Regarding the problem of exodus, to consider it with the eyes of today, there is an interesting anticipation in Marx, even if delimited, when Marx speaks about the United States in the middle of the nineteenth century and says, "Look there, there is a curious situation because the workers work only some years in the factories of the east coast and then they go west where there is land at a cheap price and this created disorder in the laws of the market." In a sense the salaries must be higher or otherwise they do not stay, and there is an element of chronic indiscipline because they catch sight of a diverse possibility. The American working class is analyzed here by Marx as a multitude rather than a populace as in the last capital of the first book of Capital that bears the title "The Modern Theory of Colonization." In short, he establishes a dynamic between economics and politics that not even Marx himself understands well, which I would cite as an example of exodus. Another example of exodus takes place at the end of the 1970's when the young generations preferred, if worst came to worst, temporary employment to the fate of the factory, thus upsetting economic expectations.

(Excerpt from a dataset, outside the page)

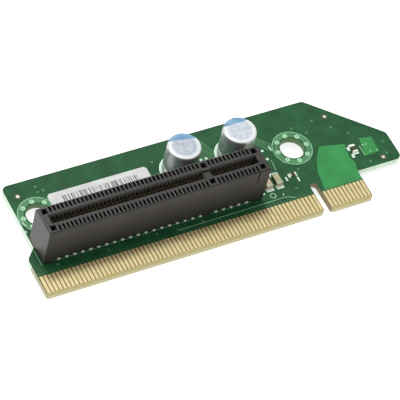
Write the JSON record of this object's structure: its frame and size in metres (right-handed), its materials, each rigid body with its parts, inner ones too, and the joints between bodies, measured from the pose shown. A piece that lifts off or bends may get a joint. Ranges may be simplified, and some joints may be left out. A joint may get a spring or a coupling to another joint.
{
  "type": "pcie riser card",
  "caption": "Flat green server riser board with a notched gold card edge, an upright card slot, two round capacitors, chip parts, a paper label and two mounting holes.",
  "frame": {"origin": "component face of the board, on the card edge line, in the middle of the key notch", "axes": "+X along the card edge towards the bracket end, +Y from the card edge into the board, +Z out of the component face"},
  "size_m": [0.0966, 0.0312, 0.0143],
  "materials": {
    "laminate": "green solder mask over glass-epoxy laminate",
    "gold_pads": "gold plate over copper",
    "moulding": "satin black glass-filled moulding",
    "spring_metal": "plated spring bronze",
    "can_metal": "satin drawn can",
    "bung_rubber": "plain rubber",
    "tinned_wire": "tinned",
    "capacitor_ceramic": "fired ceramic",
    "resistor_glass": "dark glaze",
    "tin_ends": "matt tin",
    "label_paper": "coated paper"
  },
  "bodies": {
    "root": {"circuit_board": "laminate", "fingers_component_long": "gold_pads", "fingers_component_short": "gold_pads", "fingers_solder_long": "gold_pads", "fingers_solder_short": "gold_pads", "slot_housing": "moulding", "contacts_front_long": "spring_metal", "contacts_front_short": "spring_metal", "contacts_rear_long": "spring_metal", "contacts_rear_short": "spring_metal", "capacitor_1_can": "can_metal", "capacitor_2_can": "can_metal", "capacitor_1_bung": "bung_rubber", "capacitor_2_bung": "bung_rubber", "capacitor_1_leads": "tinned_wire", "capacitor_2_leads": "tinned_wire", "chip_capacitor_1_body": "capacitor_ceramic", "chip_capacitor_2_body": "capacitor_ceramic", "chip_capacitor_1_ends": "tin_ends", "chip_capacitor_2_ends": "tin_ends", "chip_resistor_1_body": "resistor_glass", "chip_resistor_2_body": "resistor_glass", "chip_resistor_1_ends": "tin_ends", "chip_resistor_2_ends": "tin_ends", "barcode_label": "label_paper"}
  },
  "joints": []
}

Now with regard to today, we must ask ourselves what is the equivalent of land at a cheap price. Obviously, it is no longer a matter of spatial exodus, because a political model is in place and the opportunities that give a social cooperation are ever wider and richer than that which is capitalist cooperative production. To sum up, the general intellect, subtracted from the form of salaried work, is the equivalent of those lands. Therefore, it is a matter of valuing the criterion of excess in political conflict. The only things to lose are no longer, in Marxist terms, our chains. There are some excessive positive elements that can be put in play. To put in play this excess recalls the image of exodus. The image raises the problem of the right to resist and to defend. The Pharaoh attacked fugitives from behind the back. Yet, the instance when two armies collide head on according to the civil war model is a different case and an intransigent defense of one's rear zones. It is an attempt, metaphorical and stammering, to respond to a query that is a strategic one instead, which political model and which political, social, and cultural categories now that the problem is no longer a new essence of the state?

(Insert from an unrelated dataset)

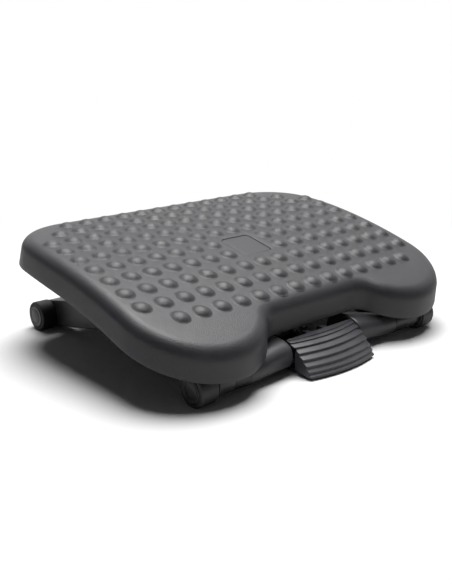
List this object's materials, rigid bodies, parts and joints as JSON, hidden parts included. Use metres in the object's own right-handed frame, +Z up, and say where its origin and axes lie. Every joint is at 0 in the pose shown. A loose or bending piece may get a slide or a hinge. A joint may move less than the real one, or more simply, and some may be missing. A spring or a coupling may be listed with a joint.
{
  "type": "tilting under-desk footrest",
  "caption": "Tilting under-desk footrest: arched deck with massage domes on folding arms, set to height by a stepped foot pedal at the front.",
  "frame": {"origin": "on the floor, under the middle of the whole footrest's box", "axes": "+X along the deck to the user's right, +Y to the rear, away from the user, +Z up"},
  "size_m": [0.4452, 0.345, 0.1292],
  "materials": {
    "deck_plastic": "fine moulded texture, satin",
    "badge_plastic": "smooth, satin",
    "pedal_plastic": "moulded ribs, satin",
    "frame_plastic": "moulded, satin",
    "foot_rubber": "matte",
    "plug_plastic": "satin",
    "black_steel": "powder coated",
    "bright_steel": "zinc plated",
    "bush_plastic": "natural nylon"
  },
  "bodies": {
    "base": {"front_tube": "bright_steel", "front_sleeve_left": "frame_plastic", "front_sleeve_right": "frame_plastic", "front_foot_left": "foot_rubber", "front_foot_right": "foot_rubber", "front_foot_plug_left": "plug_plastic", "front_foot_plug_right": "plug_plastic", "pedal_housing_left": "frame_plastic", "pedal_housing_right": "frame_plastic", "base_tray": "frame_plastic", "guide_cover": "frame_plastic", "guide_cover_screws": "bright_steel", "housing_screws": "bright_steel", "pedal_pin": "bright_steel", "lock_spring": "bright_steel"},
    "pedal": {"pedal": "pedal_plastic"},
    "lock_slider": {"lock_bolt": "frame_plastic"},
    "front_arms": {"front_arm_left": "black_steel", "front_arm_right": "black_steel", "front_hub_bush_left": "bush_plastic", "front_hub_bush_right": "bush_plastic", "front_axle_bush_left": "bush_plastic", "front_axle_bush_right": "bush_plastic", "cross_tube": "black_steel", "lock_sector": "bright_steel"},
    "axle_set": {"axle": "bright_steel", "stop_collar_left": "black_steel", "stop_collar_right": "black_steel", "tilt_stop_pins": "bright_steel", "friction_washers": "bush_plastic", "inner_spacer_left": "bright_steel", "inner_spacer_right": "bright_steel", "outer_spacer_left": "bright_steel", "outer_spacer_right": "bright_steel", "axle_washers": "bright_steel", "axle_nuts": "bright_steel"},
    "rear_legs": {"rear_arm_left": "frame_plastic", "rear_arm_right": "frame_plastic", "rear_axle_bush_left": "bush_plastic", "rear_axle_bush_right": "bush_plastic", "rear_tube": "bright_steel", "rear_foot_left": "foot_rubber", "rear_foot_right": "foot_rubber", "rear_foot_plug_left": "plug_plastic", "rear_foot_plug_right": "plug_plastic", "rear_set_screws": "bright_steel"},
    "deck": {"deck_shell": "deck_plastic", "badge_plate": "badge_plastic", "deck_bracket_left": "black_steel", "deck_bracket_right": "black_steel", "bracket_screws": "bright_steel", "deck_bush_left": "bush_plastic", "deck_bush_right": "bush_plastic"}
  },
  "joints": [
    {"name": "height_fold", "type": "hinge", "parent": "base", "child": "front_arms", "pos_m": [0, -0.1335, 0.017], "axis": [1, 0, 0], "range_deg": [0, 17]},
    {"name": "axle_level", "type": "hinge", "parent": "front_arms", "child": "axle_set", "pos_m": [0, 0.011, 0.047], "axis": [1, 0, 0], "range_deg": [-17, 0]},
    {"name": "rear_fold", "type": "hinge", "parent": "axle_set", "child": "rear_legs", "pos_m": [0, 0.011, 0.047], "axis": [1, 0, 0], "range_deg": [-17, 0]},
    {"name": "deck_tilt", "type": "hinge", "parent": "axle_set", "child": "deck", "pos_m": [0, 0.011, 0.047], "axis": [1, 0, 0], "range_deg": [-21.4, 0]},
    {"name": "pedal_press", "type": "hinge", "parent": "base", "child": "pedal", "pos_m": [0, -0.1615, 0.0062], "axis": [-1, 0, 0], "range_deg": [0, 8], "stiffness_Nm_per_rad": 0.6, "springref_deg": -11.46},
    {"name": "lock_slide", "type": "slide", "parent": "base", "child": "lock_slider", "axis": [0, 1, 0], "range_m": [0, 0.00297], "deforming": ["lock_spring"]}
  ],
  "couplings": [
    {"joint": "axle_level", "follows": "height_fold", "ratio": -1},
    {"joint": "rear_fold", "follows": "height_fold", "ratio": -1},
    {"joint": "lock_slide", "follows": "pedal_press", "m_per_rad": 0.021269}
  ]
}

M.S.: Do you believe that it could become the umpteenth variant of utopia? Or else how do you consider this a key figure of the tradition of the Modern today?

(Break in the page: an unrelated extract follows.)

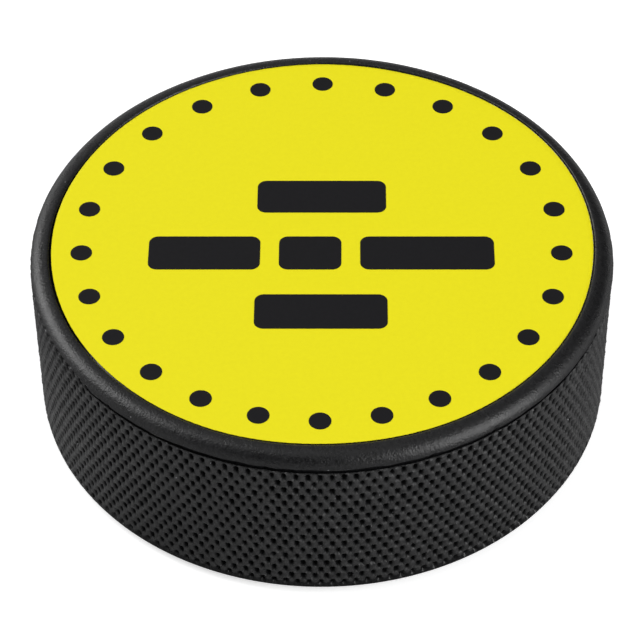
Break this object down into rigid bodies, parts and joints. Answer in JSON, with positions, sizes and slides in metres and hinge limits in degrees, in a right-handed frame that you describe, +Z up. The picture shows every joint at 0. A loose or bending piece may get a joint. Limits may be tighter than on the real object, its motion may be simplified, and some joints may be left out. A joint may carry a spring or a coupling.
{
  "type": "ice hockey puck",
  "caption": "Solid vulcanised rubber disc with rounded rims, a knurled grip band round its side and a printed top face, for sliding and being struck on ice.",
  "frame": {"origin": "middle of the underside, in the plane of the lower rim that the puck rests on", "axes": "+Z up along the puck's axis, from the plain underside to the printed face; +Y towards the top of the print; +X towards its right"},
  "size_m": [0.0762, 0.0762, 0.0254],
  "materials": {
    "rubber": "satin, moulded, with a fine knurl on the side",
    "white_ink": "matte printed layer",
    "yellow_ink": "matte printed layer, faintly mottled",
    "black_ink": "matte printed layer"
  },
  "bodies": {
    "root": {"rubber_body": "rubber", "white_undercoat": "white_ink", "yellow_face": "yellow_ink", "border_dots": "black_ink", "word_bars": "black_ink"}
  },
  "joints": []
}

P.V.: I have the impression that to speak about utopia today in positive terms is a little like living beneath one's means. That is, all of the things are today within arm's reach, beneath our eyes, and within the "here and now" in which we live. Looking more deeply at the thing is as if the elements of this utopia were all is visible, but hidden under the slab of ice, like something that participates in some way in our present and that is part of the visible order. The difficulty is rather in acting with a kind of fullness of the times where everything is expanded, where, however, some forces rather than some others prevail. Everything is localized even if poorly guaranteed.

In the exodus, you go elsewhere, with actions, praxes, and initiatives. No longer an ideal in itself of an unobtainable utopia, now we live in a time in which if ever we collide with the absolute reality of the ideal and its tangibility. If you want, it concerns the absence of something that also would be within arm's reach.